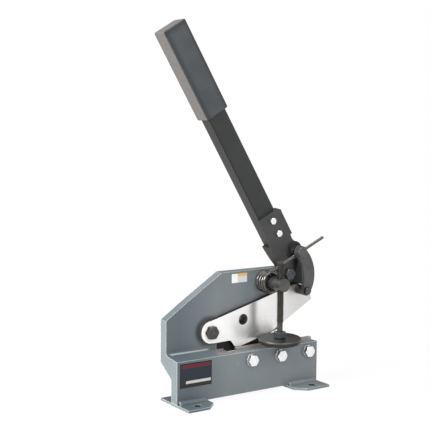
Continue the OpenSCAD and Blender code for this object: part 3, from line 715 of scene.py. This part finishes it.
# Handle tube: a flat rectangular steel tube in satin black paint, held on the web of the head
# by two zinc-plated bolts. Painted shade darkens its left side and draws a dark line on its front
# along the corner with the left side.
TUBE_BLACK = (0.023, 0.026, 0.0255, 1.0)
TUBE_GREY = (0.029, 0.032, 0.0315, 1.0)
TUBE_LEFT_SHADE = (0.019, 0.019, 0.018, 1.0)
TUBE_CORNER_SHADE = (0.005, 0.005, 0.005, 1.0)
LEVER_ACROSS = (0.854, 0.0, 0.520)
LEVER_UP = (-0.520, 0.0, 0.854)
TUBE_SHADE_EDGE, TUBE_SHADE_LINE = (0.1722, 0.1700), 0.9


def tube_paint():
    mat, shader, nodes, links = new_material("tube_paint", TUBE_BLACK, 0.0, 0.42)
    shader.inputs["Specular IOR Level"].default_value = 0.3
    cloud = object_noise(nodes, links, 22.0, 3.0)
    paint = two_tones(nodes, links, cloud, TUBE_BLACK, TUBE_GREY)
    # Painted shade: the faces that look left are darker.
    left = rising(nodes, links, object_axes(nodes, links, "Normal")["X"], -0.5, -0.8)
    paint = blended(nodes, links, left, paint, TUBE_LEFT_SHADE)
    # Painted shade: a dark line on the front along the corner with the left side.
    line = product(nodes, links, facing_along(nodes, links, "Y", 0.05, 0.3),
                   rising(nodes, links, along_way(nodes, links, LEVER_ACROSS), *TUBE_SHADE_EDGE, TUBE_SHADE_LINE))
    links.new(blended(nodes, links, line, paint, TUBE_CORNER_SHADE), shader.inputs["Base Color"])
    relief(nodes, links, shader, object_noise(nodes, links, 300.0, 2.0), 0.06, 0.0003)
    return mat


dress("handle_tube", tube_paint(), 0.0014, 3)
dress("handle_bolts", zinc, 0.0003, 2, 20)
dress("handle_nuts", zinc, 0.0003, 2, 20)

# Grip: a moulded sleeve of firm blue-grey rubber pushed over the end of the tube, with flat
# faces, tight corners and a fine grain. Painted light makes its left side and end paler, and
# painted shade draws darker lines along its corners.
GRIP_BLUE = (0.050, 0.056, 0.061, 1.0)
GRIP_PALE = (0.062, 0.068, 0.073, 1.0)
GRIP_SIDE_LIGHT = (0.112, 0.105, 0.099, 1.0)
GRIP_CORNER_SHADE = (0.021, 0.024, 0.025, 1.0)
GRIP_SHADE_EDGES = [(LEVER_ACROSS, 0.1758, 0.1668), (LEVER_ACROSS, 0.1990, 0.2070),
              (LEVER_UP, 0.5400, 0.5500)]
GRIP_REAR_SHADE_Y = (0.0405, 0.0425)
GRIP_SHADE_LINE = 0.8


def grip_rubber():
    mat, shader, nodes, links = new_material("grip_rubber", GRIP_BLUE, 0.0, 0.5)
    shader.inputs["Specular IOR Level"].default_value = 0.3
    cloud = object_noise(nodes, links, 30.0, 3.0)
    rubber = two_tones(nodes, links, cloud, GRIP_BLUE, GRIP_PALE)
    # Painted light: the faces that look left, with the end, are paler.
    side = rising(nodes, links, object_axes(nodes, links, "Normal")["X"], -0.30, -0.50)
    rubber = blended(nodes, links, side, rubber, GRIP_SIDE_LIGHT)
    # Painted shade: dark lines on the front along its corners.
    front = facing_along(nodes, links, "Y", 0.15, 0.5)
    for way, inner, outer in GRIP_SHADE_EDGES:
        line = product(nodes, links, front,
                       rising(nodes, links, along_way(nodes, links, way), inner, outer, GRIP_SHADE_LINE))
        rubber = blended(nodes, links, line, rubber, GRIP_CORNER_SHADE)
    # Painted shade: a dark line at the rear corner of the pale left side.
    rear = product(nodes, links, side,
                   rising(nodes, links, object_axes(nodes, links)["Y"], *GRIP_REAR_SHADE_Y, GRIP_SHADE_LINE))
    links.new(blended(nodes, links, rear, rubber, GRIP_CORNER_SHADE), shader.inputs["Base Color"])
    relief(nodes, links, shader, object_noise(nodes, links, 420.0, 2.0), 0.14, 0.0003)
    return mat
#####
▶ [WRITTEN REQUEST]: Everything from the first line above through the line that contains "TUBE_SHADE_EDGE, TUBE_SHADE_LINE = (0.1722, 0.1700), 0.9" should be duplicated exactly, please, and nothing beyond it.

▶ [FINISHED EXERCISE]:
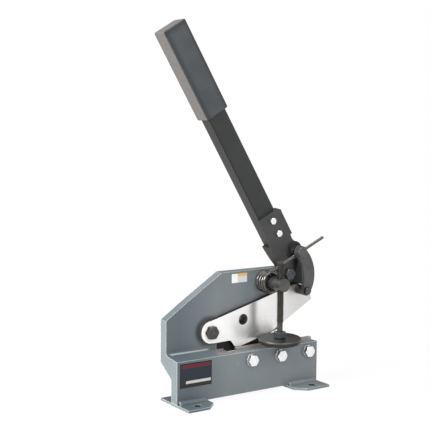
Continue the OpenSCAD and Blender code for this object: part 3, from line 715 of scene.py. This part finishes it.
# Handle tube: a flat rectangular steel tube in satin black paint, held on the web of the head
# by two zinc-plated bolts. Painted shade darkens its left side and draws a dark line on its front
# along the corner with the left side.
TUBE_BLACK = (0.023, 0.026, 0.0255, 1.0)
TUBE_GREY = (0.029, 0.032, 0.0315, 1.0)
TUBE_LEFT_SHADE = (0.019, 0.019, 0.018, 1.0)
TUBE_CORNER_SHADE = (0.005, 0.005, 0.005, 1.0)
LEVER_ACROSS = (0.854, 0.0, 0.520)
LEVER_UP = (-0.520, 0.0, 0.854)
TUBE_SHADE_EDGE, TUBE_SHADE_LINE = (0.1722, 0.1700), 0.9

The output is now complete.